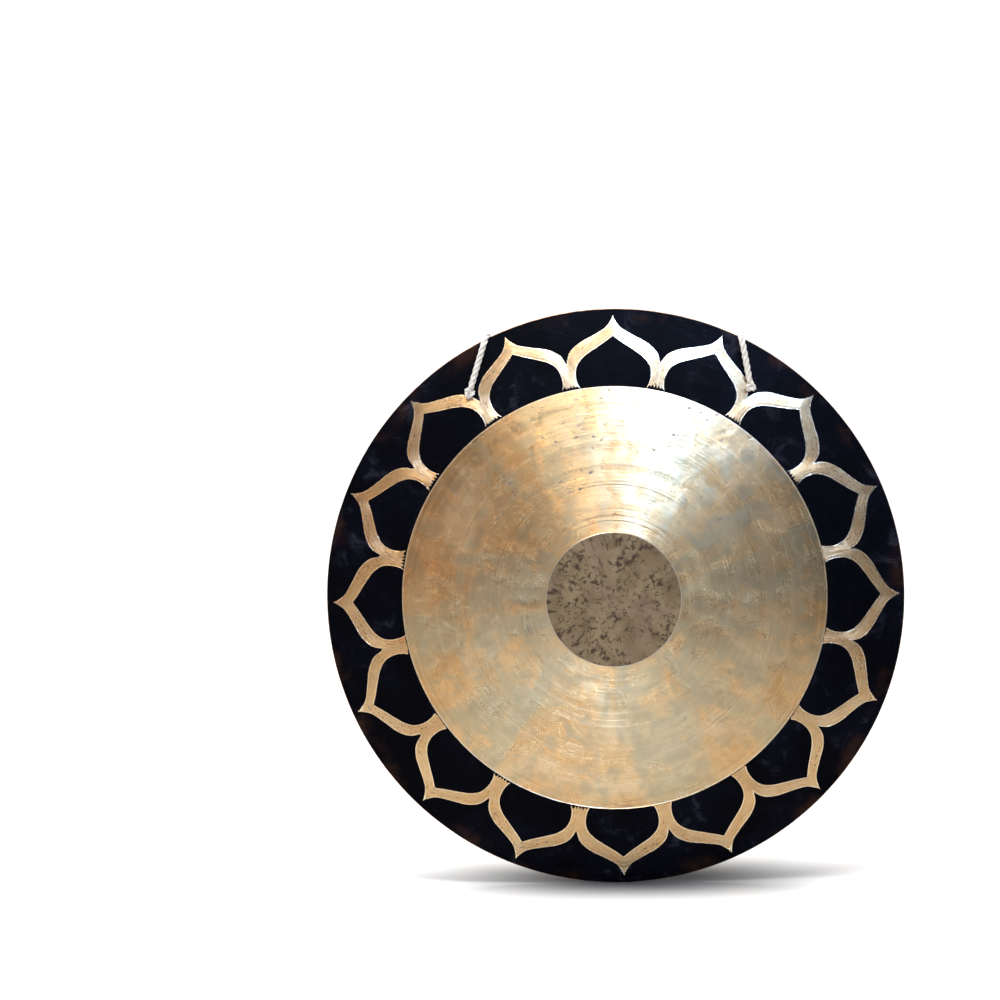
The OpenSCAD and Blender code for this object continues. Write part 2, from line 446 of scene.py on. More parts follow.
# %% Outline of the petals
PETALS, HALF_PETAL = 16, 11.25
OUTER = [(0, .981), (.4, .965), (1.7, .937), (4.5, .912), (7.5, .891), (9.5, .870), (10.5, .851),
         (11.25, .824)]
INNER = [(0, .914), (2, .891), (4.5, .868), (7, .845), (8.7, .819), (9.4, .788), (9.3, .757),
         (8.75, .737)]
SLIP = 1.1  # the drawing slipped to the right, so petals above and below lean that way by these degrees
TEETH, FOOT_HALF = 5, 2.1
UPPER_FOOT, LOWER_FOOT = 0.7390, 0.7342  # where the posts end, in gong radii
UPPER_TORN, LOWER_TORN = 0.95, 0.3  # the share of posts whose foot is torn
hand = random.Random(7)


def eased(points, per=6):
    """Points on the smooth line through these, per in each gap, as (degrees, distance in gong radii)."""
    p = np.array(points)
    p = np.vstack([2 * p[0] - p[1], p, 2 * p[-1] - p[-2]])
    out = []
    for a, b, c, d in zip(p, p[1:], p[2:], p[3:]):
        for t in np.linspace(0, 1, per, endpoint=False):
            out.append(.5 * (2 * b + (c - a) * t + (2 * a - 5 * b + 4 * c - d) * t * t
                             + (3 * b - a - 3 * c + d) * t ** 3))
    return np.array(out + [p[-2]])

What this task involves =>
Repeat the data above, word for word.

The answer =>
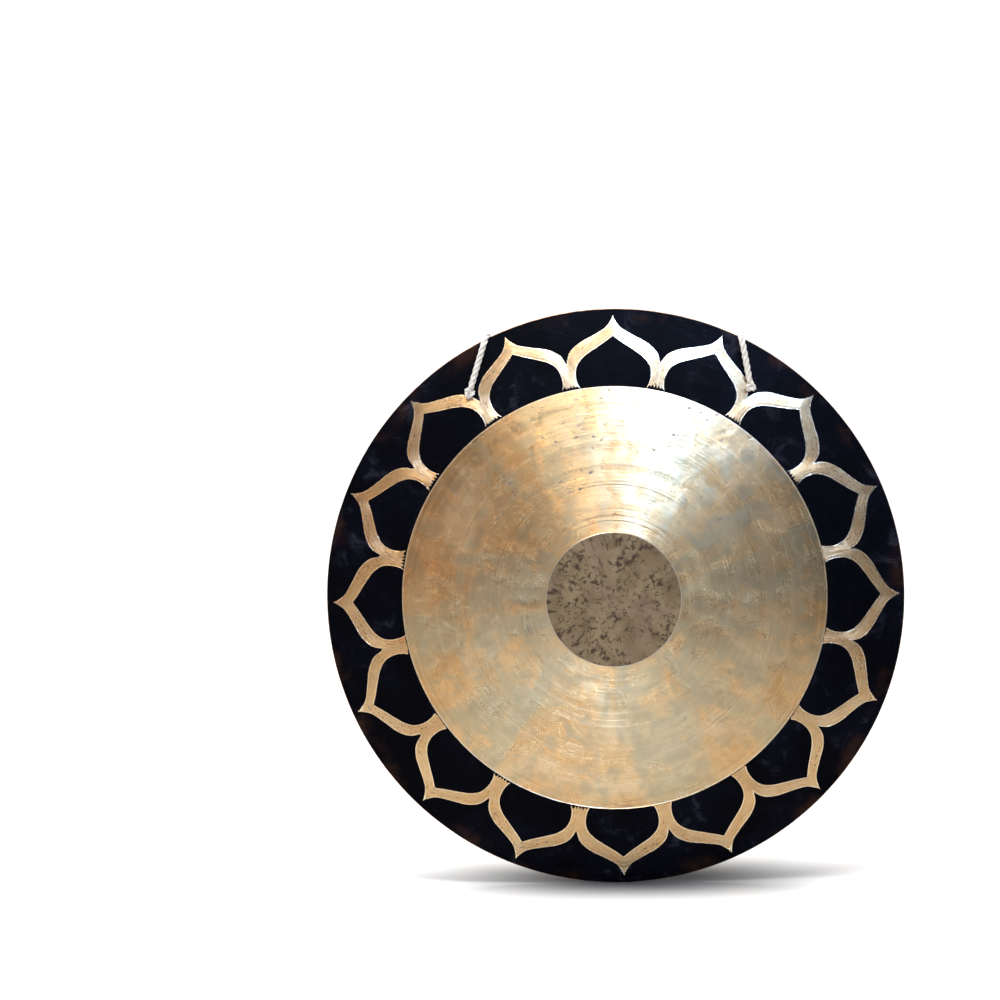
The OpenSCAD and Blender code for this object continues. Write part 2, from line 446 of scene.py on. More parts follow.
# %% Outline of the petals
PETALS, HALF_PETAL = 16, 11.25
OUTER = [(0, .981), (.4, .965), (1.7, .937), (4.5, .912), (7.5, .891), (9.5, .870), (10.5, .851),
         (11.25, .824)]
INNER = [(0, .914), (2, .891), (4.5, .868), (7, .845), (8.7, .819), (9.4, .788), (9.3, .757),
         (8.75, .737)]
SLIP = 1.1  # the drawing slipped to the right, so petals above and below lean that way by these degrees
TEETH, FOOT_HALF = 5, 2.1
UPPER_FOOT, LOWER_FOOT = 0.7390, 0.7342  # where the posts end, in gong radii
UPPER_TORN, LOWER_TORN = 0.95, 0.3  # the share of posts whose foot is torn
hand = random.Random(7)


def eased(points, per=6):
    """Points on the smooth line through these, per in each gap, as (degrees, distance in gong radii)."""
    p = np.array(points)
    p = np.vstack([2 * p[0] - p[1], p, 2 * p[-1] - p[-2]])
    out = []
    for a, b, c, d in zip(p, p[1:], p[2:], p[3:]):
        for t in np.linspace(0, 1, per, endpoint=False):
            out.append(.5 * (2 * b + (c - a) * t + (2 * a - 5 * b + 4 * c - d) * t * t
                             + (3 * b - a - 3 * c + d) * t ** 3))
    return np.array(out + [p[-2]])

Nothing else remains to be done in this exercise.